Hampshire will lose about one-quarter of its schools once Southampton and Portsmouth become unitary authorities in 1997. But the truncated LEA will still include 430 primary and nursery schools, 57 secondaries and 31 special schools. Thirty-two schools are grant-maintained. "We have seen off GM status," says Mr Coles. "Schools want us to work with them and believe we should be monitoring them."

The reorganisation coincides with an OFSTED report on Millbrook Community School in Southampton requiring "special measures". If the school does not show a major improvement, an education association could take over its day-to day running. Hampshire hopes the new structure will help it identify failing schools ahead of OFSTED's visit and allow the council to commission its own inspection. Following an LEA inspection, a school might be told that an OFSTED inspector would be likely to find it has serious weaknesses and meets the criteria for special measures.

Extra LEA staff may be assigned to the schools, which will normally be given about six months to sort themselves out and satisfy their education officer and inspector that problems have been addressed.

But the changes are not just a means to identify schools with problems. Peter Coles says LEA staff are also keen to record positive achievements and discuss performance indicators such as exam results, key stage assessments and exclusions with headteachers.

Each group or cluster will include three primary-phase inspectors, one secondary inspector and an inspector for special schools, some of whom may also work independently for OFSTED. "We are trying to create a sense of team responsibility. Each school will have an education officer and an inspector as their first port of call."

Rosemary Clarke, head of Balksbury Junior School in Andover, and vice-chair of Hampshire's primary heads conference, says schools have regretted the lost contact with LEA officers during the past four years. Local government reorganisation is an opportunity to re-establish closer links.

"It's a positive change which we have fought for," she says. "We want somebody with a good educational background who you can go to for support. They will know schools well enough to identify concerns."

While the area education officer will advise on management issues, including redundancy procedures, inspectors will be on hand to monitor curriculum developments. "If we want to develop a particular area in school there will be somebody at the end of a telephone line who you can bounce ideas off."

Although Hampshire delegates nearly 100 per cent of the money for advisory and inspection services, Mr Coles says an inspector would visit every school, regardless of whether they bought into the LEA service. Ms Clarke did not expect the changes to prevent the LEA reaching the 95 per cent delegation target proposed in the recent White Paper.

Ken Shorey, head of Court Moor School in Fleet, says OFSTED has stung Hampshire into action. "It finds itself accountable to political members and the wider community who want to know why there is a school which is under-performing," he says. "It realises that it has to be more pro-active and show that it is accountable."
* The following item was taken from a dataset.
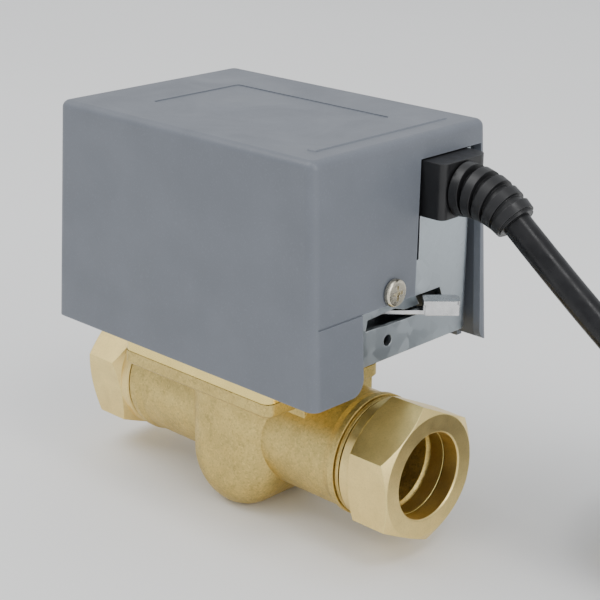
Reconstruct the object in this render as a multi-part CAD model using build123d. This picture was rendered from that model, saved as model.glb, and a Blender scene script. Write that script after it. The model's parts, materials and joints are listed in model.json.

Mr Shorey, chair of Hampshire's secondary heads conference, is afraid some of the newly-appointed officers and inspectors may not have much experience of secondary schools - or their management in particular. But he does not see the restructuring as over-interference and points out that even before LMS, Hampshire gave its schools a good deal of autonomy. "I don't think that it undermines LMS at all," he says. "The LEA is showing that it has a stake in the school and sharpening up its sense of responsibilities."